Only a number is wanted: how many lines of the entries include the string "loose"?

> **DATA PROVIDED**
########################################

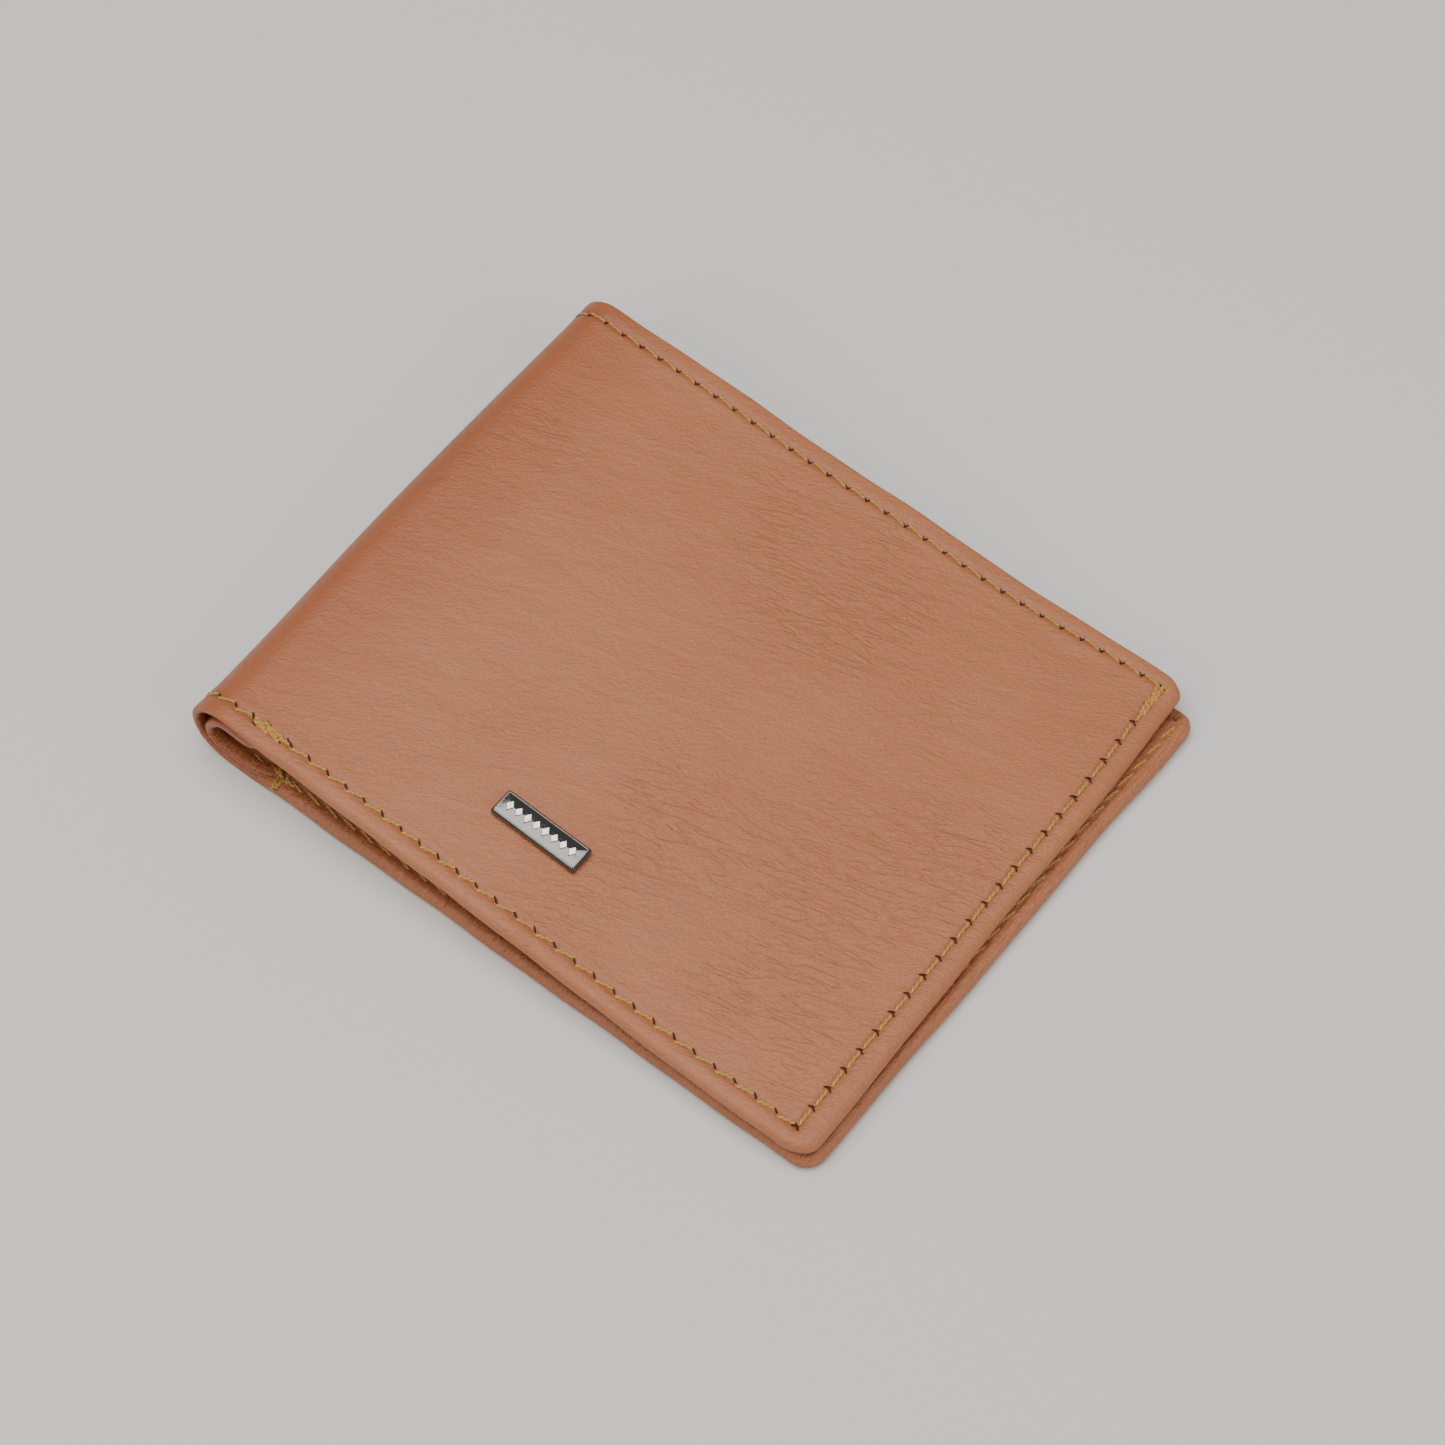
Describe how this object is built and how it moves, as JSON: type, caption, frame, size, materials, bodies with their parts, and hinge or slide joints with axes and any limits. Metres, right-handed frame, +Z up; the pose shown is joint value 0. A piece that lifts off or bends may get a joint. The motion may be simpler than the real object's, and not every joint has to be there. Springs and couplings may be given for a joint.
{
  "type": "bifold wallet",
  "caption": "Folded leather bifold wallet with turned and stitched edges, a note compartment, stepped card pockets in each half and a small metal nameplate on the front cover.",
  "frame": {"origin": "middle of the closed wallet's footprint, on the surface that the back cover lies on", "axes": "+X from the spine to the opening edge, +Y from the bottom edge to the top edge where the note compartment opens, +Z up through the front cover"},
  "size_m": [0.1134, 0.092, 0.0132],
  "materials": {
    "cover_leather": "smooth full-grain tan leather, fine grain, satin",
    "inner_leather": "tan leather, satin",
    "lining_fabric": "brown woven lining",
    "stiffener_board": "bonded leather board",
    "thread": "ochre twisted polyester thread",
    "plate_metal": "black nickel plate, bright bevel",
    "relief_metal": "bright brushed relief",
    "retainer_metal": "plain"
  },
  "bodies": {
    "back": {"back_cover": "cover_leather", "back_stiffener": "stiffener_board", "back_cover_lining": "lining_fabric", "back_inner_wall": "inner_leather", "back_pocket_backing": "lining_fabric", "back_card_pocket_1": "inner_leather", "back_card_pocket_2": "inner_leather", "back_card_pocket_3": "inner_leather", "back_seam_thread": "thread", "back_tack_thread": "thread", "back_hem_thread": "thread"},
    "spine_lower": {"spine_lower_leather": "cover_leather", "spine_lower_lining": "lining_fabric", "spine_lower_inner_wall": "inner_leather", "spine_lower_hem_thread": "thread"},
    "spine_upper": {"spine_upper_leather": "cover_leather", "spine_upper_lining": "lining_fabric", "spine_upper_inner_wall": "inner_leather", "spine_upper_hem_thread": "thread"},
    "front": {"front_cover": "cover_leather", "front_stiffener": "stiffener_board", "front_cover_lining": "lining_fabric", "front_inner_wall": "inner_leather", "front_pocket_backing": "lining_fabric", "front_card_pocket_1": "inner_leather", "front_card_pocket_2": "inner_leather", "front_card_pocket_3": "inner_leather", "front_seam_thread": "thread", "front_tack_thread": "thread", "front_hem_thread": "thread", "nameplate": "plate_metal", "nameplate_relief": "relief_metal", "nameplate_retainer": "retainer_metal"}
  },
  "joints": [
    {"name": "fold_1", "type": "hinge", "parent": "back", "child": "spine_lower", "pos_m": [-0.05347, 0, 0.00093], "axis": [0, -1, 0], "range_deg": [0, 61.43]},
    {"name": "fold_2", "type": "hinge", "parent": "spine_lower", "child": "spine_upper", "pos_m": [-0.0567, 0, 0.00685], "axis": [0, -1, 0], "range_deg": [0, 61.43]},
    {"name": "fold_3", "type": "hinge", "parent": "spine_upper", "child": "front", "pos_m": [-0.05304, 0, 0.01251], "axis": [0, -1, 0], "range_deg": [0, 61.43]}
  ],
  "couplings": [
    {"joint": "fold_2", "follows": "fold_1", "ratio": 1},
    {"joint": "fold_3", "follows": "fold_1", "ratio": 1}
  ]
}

########################################

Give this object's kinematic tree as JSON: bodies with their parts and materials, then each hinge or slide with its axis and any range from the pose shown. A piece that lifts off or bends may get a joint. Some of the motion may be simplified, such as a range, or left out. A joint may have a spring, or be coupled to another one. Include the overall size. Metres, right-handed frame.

########################################

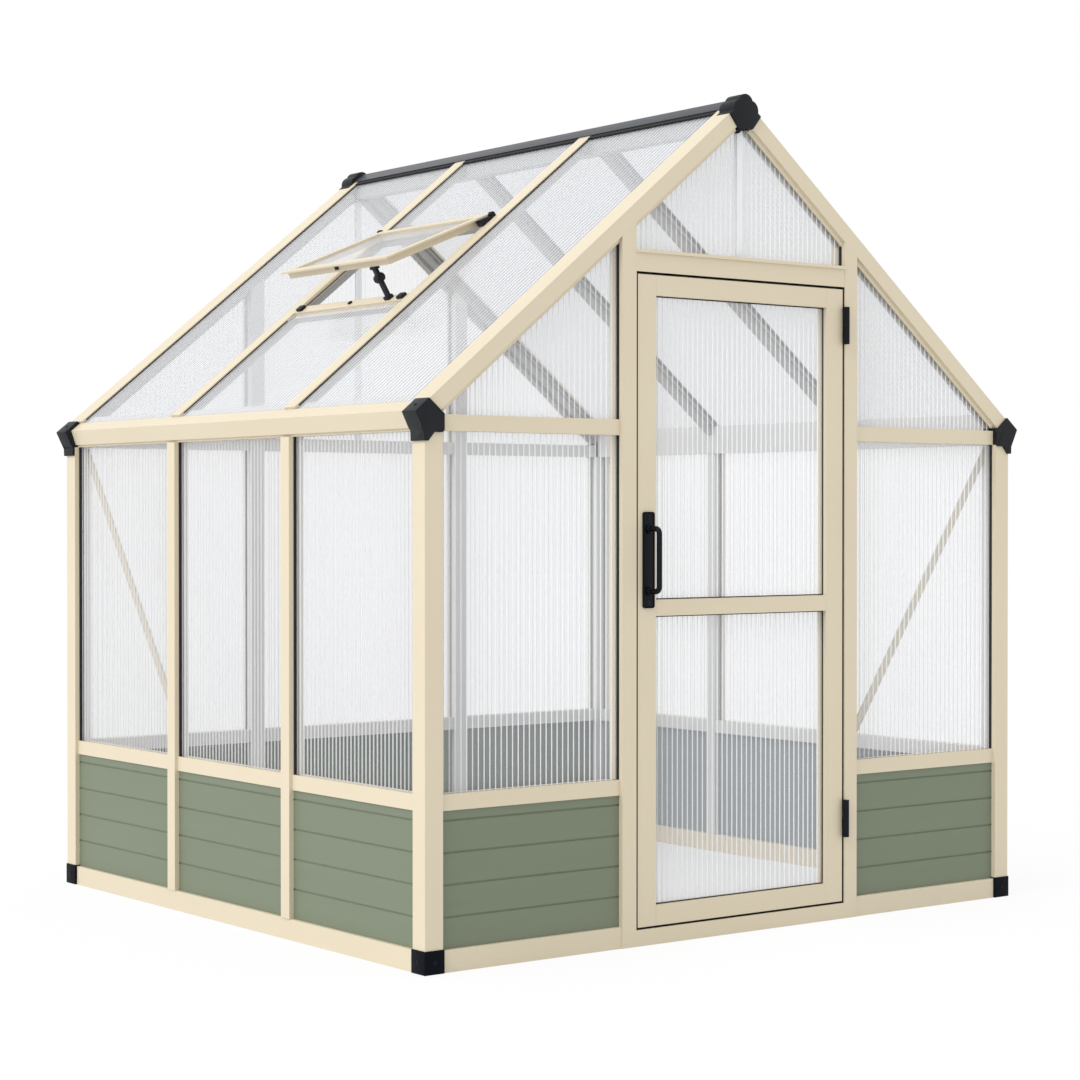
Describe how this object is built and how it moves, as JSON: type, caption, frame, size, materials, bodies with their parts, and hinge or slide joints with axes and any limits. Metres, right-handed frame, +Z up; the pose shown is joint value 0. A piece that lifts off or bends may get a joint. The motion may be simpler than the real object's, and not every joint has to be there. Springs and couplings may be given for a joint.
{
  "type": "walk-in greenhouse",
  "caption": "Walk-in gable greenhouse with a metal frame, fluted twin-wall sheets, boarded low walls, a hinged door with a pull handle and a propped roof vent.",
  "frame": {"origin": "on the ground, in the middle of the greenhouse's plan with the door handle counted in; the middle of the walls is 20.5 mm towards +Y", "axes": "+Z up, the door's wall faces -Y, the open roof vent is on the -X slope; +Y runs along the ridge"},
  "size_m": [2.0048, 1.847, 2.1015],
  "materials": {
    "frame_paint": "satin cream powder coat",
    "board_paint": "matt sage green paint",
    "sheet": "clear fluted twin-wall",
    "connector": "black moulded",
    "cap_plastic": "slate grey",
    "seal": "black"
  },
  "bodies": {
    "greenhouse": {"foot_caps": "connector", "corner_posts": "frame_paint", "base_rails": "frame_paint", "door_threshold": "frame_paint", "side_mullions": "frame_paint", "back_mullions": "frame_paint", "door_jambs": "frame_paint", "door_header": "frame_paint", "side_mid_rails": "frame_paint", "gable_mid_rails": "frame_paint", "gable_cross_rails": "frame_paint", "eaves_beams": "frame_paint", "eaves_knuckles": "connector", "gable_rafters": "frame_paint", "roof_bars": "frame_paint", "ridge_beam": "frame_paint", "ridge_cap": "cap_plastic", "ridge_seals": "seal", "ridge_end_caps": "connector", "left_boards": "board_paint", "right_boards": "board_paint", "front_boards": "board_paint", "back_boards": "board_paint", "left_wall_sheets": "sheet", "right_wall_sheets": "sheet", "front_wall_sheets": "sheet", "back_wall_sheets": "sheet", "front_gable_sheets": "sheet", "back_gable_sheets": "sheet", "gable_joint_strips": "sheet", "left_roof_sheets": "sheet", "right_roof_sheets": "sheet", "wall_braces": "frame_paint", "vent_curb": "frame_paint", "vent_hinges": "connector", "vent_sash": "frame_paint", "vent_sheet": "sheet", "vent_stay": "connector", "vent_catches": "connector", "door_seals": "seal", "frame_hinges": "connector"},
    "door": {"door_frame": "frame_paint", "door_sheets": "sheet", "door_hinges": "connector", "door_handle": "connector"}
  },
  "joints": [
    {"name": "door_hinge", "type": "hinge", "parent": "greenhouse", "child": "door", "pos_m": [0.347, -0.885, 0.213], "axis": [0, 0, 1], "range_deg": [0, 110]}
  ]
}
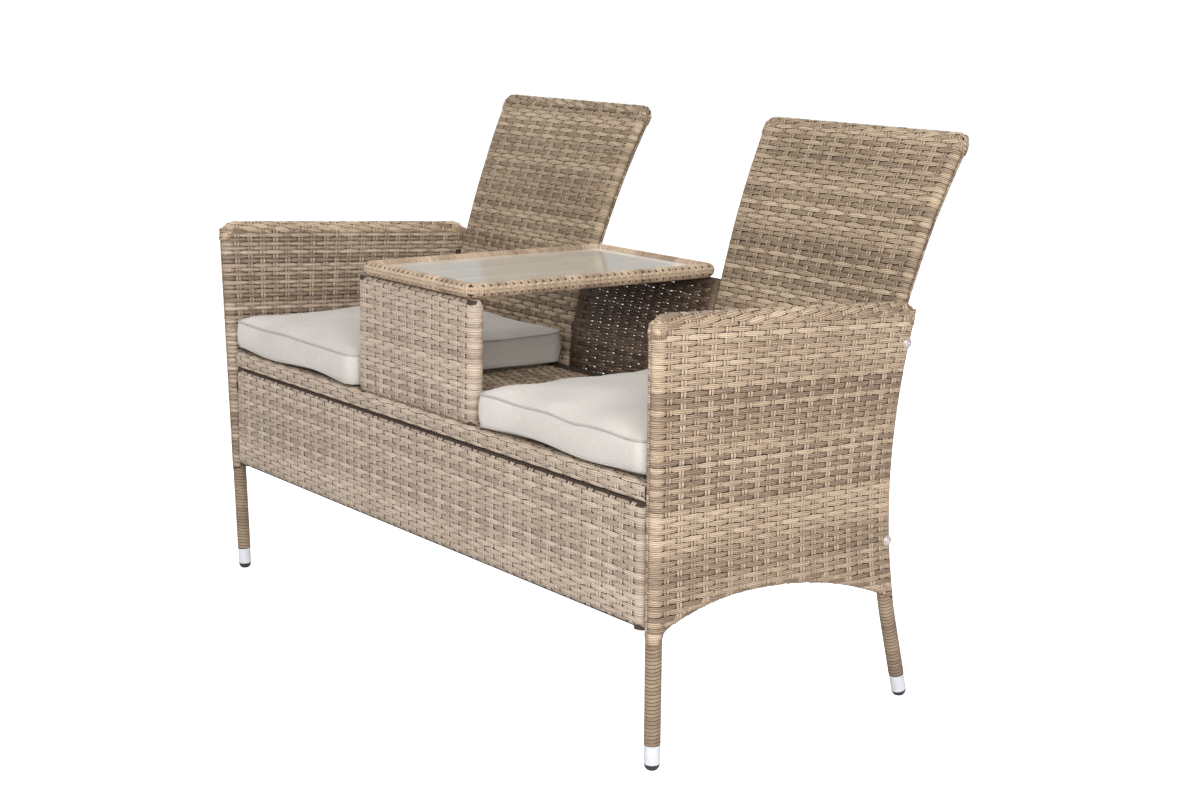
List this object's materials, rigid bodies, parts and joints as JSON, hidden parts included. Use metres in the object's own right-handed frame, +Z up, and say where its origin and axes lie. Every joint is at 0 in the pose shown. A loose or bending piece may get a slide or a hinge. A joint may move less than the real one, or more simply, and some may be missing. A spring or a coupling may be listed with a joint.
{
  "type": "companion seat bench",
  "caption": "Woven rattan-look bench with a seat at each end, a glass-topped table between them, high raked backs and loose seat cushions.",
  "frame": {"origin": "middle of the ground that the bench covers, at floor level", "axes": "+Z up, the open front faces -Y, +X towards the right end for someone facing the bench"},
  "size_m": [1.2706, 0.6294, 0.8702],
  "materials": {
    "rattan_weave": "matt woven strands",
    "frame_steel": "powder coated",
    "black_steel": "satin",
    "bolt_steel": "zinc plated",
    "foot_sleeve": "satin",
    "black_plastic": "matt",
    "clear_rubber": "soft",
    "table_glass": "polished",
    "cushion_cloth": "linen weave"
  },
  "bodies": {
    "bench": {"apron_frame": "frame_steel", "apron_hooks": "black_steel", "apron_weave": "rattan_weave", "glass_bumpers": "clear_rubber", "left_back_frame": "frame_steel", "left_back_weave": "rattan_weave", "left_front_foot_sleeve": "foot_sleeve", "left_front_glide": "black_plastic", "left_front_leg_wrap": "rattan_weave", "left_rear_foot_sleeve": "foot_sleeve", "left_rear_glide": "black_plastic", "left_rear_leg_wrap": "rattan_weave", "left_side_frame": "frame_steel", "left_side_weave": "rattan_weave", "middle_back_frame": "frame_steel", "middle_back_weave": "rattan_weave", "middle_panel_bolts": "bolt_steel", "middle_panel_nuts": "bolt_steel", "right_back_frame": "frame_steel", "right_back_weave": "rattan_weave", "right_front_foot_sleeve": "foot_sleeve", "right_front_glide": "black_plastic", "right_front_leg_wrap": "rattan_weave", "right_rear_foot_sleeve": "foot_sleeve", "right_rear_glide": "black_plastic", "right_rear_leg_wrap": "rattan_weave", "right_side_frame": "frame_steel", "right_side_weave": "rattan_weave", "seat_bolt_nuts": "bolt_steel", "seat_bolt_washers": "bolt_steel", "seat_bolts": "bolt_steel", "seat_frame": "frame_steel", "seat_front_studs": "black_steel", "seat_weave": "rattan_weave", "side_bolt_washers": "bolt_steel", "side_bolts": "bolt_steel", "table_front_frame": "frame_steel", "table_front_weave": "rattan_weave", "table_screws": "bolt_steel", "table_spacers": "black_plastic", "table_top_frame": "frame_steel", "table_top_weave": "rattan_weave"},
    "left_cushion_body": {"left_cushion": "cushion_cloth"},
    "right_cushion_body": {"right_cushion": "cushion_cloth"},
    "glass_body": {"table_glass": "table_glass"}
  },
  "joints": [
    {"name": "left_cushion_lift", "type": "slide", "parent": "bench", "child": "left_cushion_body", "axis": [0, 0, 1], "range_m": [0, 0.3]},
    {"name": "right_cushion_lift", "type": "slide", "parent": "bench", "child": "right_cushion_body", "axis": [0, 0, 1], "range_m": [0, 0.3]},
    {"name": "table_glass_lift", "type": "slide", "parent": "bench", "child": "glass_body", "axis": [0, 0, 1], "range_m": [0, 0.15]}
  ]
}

########################################

> **RESULT FOR THIS EXERCISE**
2